Negli ultimi anni esperienze di vario tipo hanno cercato di ribaltare il punto di vista sulle aree marginali e le montagne minori. La dorsale Appenninica si estende su gran parte della superficie dello Stivale, in un territorio caratterizzato da un crescente spopolamento e, di conseguenza, da una sempre più drammatica scarsità di servizi. Nonostante la narrazione dominante valorizzi solo l’aspetto turistico di queste aree, esse svolgono un ruolo strategico notevole nella dualità città-montagna da un punto di vista sociale, economico e dei servizi ecosistemici.
Foglia tonda parla di tutto questo: il suo intento è riportare l’attenzione sul presidio che le valli e le montagne del Mugello necessitano per valorizzare e riscoprire le loro potenzialità. Foglia Tonda parte da Razzuolo, sull’Appennino Tosco Romagnolo, in un territorio in cui un vero e proprio processo di marginalizzazione ha portato ad un calo delle attività e dell’occupazione, alla rarefazione sociale e all’invecchiamento della comunità, all’abbandono della terra e al conseguente venir meno della tutela del suolo.
La “questione appenninica” coinvolge tutta la penisola, ma la peculiarità delle singole zone, ognuna con i suoi problemi e priorità, può ostacolare la creazione di un discorso condiviso. Pensiamo che l’Arte in tutte le sue forme, possa raccontare queste diversità e convogliarle in una coralità di intenti. Arte che risveglia i luoghi: arte come riflessione sulle dinamiche di ripopolamento della montagna; arte come resistenza e rivendicazione delle comunità marginali che, unite nel più grande contesto dell’Appennino, tornino a far parlare le montagne minori.

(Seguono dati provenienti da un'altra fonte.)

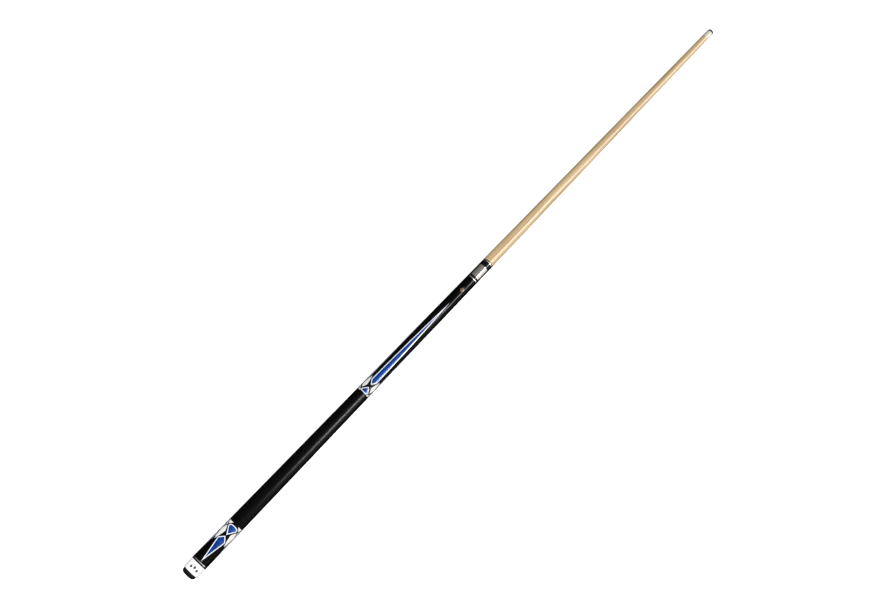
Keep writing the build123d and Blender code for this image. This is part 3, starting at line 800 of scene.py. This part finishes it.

Il Festival Foglia Tonda, iniziato nel 2018 con una singola giornata di eventi, ha visto nelle edizioni successive la nascita di una comunità provvisoria che ha condiviso gli spazi con gli abitanti di Razzuolo e delle realtà limitrofe. Durante i giorni del festival il paese ha rivisto un laboratorio di falegnameria, un mercatino di prodotti caseari e ortofrutticoli, un’esposizione di opere di artisti locali. Anno dopo anno il programma del festival è pensato in modo da intrecciare le due comunità, la provvisoria e la permanente: i laboratori di pratica filosofica nel castagneto, la proiezione dei documentari sulle mura dell’unica piazzetta del paese, le passeggiate sulle vecchie vie di comunicazione, gli incontri alla Casa del Popolo e la possibilità di pernottare in tenda. Tutto questo non sarebbe possibile senza la disponibilità degli abitanti del paese a condividere con noi i loro luoghi.
Perché un’altra edizione? Il giorno dopo la fine del secondo festival, nell’attesa che arrivasse il furgoncino del pane, uno degli abitanti del paese ha chiesto: “Ma come, è già tutto finito?”. Ce lo siamo chiesti anche noi riflettendo su quale fosse l’effetto di un festival di due giorni sulla vita quotidiana del paese, ed in quella domanda abbiamo trovato la risposta. Nella nostalgia, nella rinnovata consapevolezza di un vuoto che chiede di essere riempito, nel desiderio di sentirsi comunità viva.